Return verbatim everything from the first line through the line that contains "return np.concatenate(points), [np.concatenate(g)", and stop there.

— Begin —

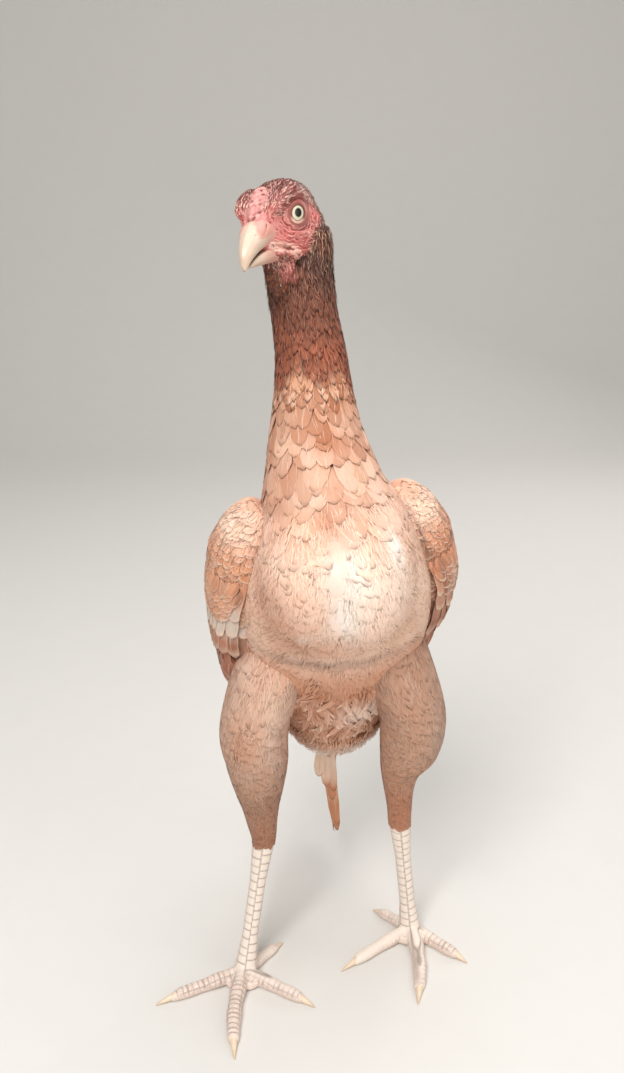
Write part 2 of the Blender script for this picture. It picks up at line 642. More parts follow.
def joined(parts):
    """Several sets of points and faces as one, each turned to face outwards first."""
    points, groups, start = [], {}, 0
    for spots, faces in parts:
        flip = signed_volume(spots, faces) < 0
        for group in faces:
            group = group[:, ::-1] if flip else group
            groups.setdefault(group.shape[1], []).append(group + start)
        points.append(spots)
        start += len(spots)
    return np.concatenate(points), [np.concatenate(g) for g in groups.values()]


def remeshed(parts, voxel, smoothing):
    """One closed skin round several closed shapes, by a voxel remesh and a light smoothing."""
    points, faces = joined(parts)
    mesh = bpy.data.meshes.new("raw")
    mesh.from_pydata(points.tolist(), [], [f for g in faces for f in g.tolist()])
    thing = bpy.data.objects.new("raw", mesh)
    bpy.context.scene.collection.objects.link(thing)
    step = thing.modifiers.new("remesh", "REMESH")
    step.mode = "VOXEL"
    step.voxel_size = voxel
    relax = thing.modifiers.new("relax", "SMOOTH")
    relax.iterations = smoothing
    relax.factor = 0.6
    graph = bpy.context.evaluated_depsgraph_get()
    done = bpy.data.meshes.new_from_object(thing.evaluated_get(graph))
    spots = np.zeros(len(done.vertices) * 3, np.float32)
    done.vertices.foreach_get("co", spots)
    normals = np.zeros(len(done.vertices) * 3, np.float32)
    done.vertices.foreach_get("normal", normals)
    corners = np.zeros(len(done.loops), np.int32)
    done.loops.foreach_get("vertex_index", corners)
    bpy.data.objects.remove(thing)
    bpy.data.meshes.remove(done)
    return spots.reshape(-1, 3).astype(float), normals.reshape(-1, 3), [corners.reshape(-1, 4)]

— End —

_Result:_
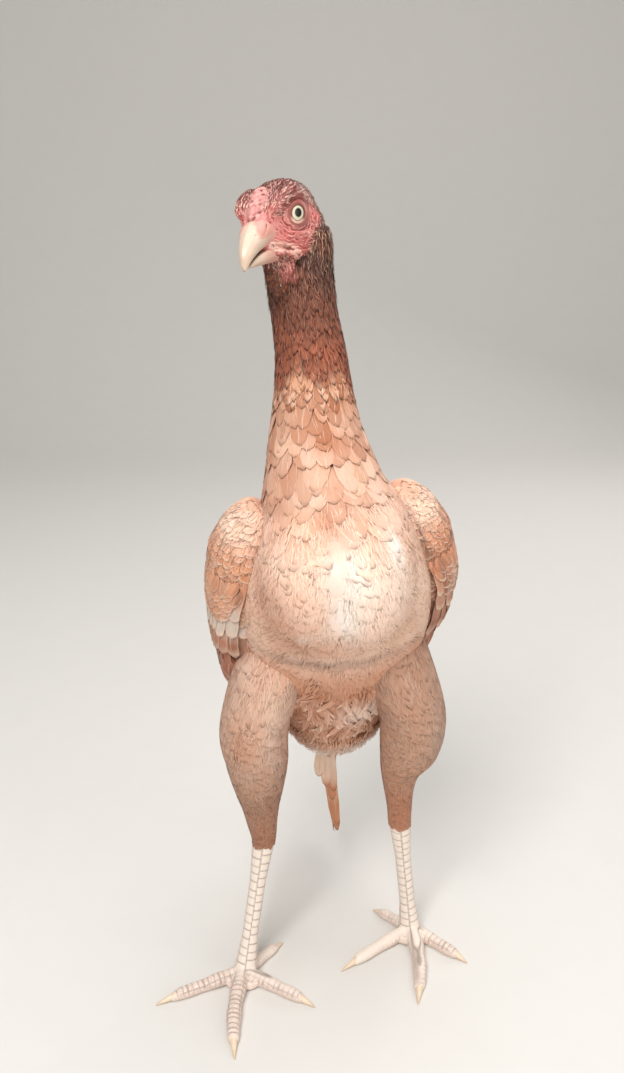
Write part 2 of the Blender script for this picture. It picks up at line 642. More parts follow.
def joined(parts):
    """Several sets of points and faces as one, each turned to face outwards first."""
    points, groups, start = [], {}, 0
    for spots, faces in parts:
        flip = signed_volume(spots, faces) < 0
        for group in faces:
            group = group[:, ::-1] if flip else group
            groups.setdefault(group.shape[1], []).append(group + start)
        points.append(spots)
        start += len(spots)
    return np.concatenate(points), [np.concatenate(g) for g in groups.values()]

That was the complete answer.